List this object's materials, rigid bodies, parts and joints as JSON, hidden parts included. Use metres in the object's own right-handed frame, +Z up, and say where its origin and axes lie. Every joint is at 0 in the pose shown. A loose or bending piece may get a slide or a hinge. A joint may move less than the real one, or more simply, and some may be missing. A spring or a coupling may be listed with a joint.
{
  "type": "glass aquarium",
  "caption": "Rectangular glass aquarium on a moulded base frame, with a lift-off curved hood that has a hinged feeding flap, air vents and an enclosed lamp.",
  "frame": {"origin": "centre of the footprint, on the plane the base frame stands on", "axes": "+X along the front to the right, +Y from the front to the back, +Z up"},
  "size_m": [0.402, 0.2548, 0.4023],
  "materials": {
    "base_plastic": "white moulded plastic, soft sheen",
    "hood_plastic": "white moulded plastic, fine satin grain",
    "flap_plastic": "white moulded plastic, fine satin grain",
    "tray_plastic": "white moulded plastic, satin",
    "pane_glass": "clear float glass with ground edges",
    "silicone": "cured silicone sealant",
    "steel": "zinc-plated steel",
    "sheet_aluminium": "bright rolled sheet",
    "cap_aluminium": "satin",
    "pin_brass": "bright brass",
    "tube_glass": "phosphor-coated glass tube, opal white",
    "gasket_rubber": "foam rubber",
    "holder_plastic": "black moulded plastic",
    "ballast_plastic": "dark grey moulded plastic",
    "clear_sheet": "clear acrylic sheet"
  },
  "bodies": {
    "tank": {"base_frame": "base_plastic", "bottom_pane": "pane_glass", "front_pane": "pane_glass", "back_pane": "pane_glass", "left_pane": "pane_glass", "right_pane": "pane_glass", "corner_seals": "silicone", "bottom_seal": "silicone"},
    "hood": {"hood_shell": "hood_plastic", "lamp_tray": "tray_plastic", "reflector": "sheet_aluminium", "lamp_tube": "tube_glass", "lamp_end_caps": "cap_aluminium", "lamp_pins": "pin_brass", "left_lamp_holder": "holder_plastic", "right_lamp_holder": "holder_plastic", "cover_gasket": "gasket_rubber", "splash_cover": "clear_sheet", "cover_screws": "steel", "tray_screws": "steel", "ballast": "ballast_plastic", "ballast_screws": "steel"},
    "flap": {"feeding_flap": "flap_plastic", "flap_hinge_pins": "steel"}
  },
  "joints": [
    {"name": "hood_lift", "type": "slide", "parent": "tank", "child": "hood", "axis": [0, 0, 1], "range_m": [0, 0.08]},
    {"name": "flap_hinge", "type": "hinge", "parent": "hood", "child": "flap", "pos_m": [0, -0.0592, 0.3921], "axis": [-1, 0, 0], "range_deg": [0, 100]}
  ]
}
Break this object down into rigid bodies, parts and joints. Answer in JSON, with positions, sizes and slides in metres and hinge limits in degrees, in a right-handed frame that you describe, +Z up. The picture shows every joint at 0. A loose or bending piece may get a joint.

= = =

## WHAT TO WORK ON
From the preceding material, extract every line exactly.

## EXERCISE SOLUTION
List this object's materials, rigid bodies, parts and joints as JSON, hidden parts included. Use metres in the object's own right-handed frame, +Z up, and say where its origin and axes lie. Every joint is at 0 in the pose shown. A loose or bending piece may get a slide or a hinge. A joint may move less than the real one, or more simply, and some may be missing. A spring or a coupling may be listed with a joint.
{
  "type": "glass aquarium",
  "caption": "Rectangular glass aquarium on a moulded base frame, with a lift-off curved hood that has a hinged feeding flap, air vents and an enclosed lamp.",
  "frame": {"origin": "centre of the footprint, on the plane the base frame stands on", "axes": "+X along the front to the right, +Y from the front to the back, +Z up"},
  "size_m": [0.402, 0.2548, 0.4023],
  "materials": {
    "base_plastic": "white moulded plastic, soft sheen",
    "hood_plastic": "white moulded plastic, fine satin grain",
    "flap_plastic": "white moulded plastic, fine satin grain",
    "tray_plastic": "white moulded plastic, satin",
    "pane_glass": "clear float glass with ground edges",
    "silicone": "cured silicone sealant",
    "steel": "zinc-plated steel",
    "sheet_aluminium": "bright rolled sheet",
    "cap_aluminium": "satin",
    "pin_brass": "bright brass",
    "tube_glass": "phosphor-coated glass tube, opal white",
    "gasket_rubber": "foam rubber",
    "holder_plastic": "black moulded plastic",
    "ballast_plastic": "dark grey moulded plastic",
    "clear_sheet": "clear acrylic sheet"
  },
  "bodies": {
    "tank": {"base_frame": "base_plastic", "bottom_pane": "pane_glass", "front_pane": "pane_glass", "back_pane": "pane_glass", "left_pane": "pane_glass", "right_pane": "pane_glass", "corner_seals": "silicone", "bottom_seal": "silicone"},
    "hood": {"hood_shell": "hood_plastic", "lamp_tray": "tray_plastic", "reflector": "sheet_aluminium", "lamp_tube": "tube_glass", "lamp_end_caps": "cap_aluminium", "lamp_pins": "pin_brass", "left_lamp_holder": "holder_plastic", "right_lamp_holder": "holder_plastic", "cover_gasket": "gasket_rubber", "splash_cover": "clear_sheet", "cover_screws": "steel", "tray_screws": "steel", "ballast": "ballast_plastic", "ballast_screws": "steel"},
    "flap": {"feeding_flap": "flap_plastic", "flap_hinge_pins": "steel"}
  },
  "joints": [
    {"name": "hood_lift", "type": "slide", "parent": "tank", "child": "hood", "axis": [0, 0, 1], "range_m": [0, 0.08]},
    {"name": "flap_hinge", "type": "hinge", "parent": "hood", "child": "flap", "pos_m": [0, -0.0592, 0.3921], "axis": [-1, 0, 0], "range_deg": [0, 100]}
  ]
}
Break this object down into rigid bodies, parts and joints. Answer in JSON, with positions, sizes and slides in metres and hinge limits in degrees, in a right-handed frame that you describe, +Z up. The picture shows every joint at 0. A loose or bending piece may get a joint.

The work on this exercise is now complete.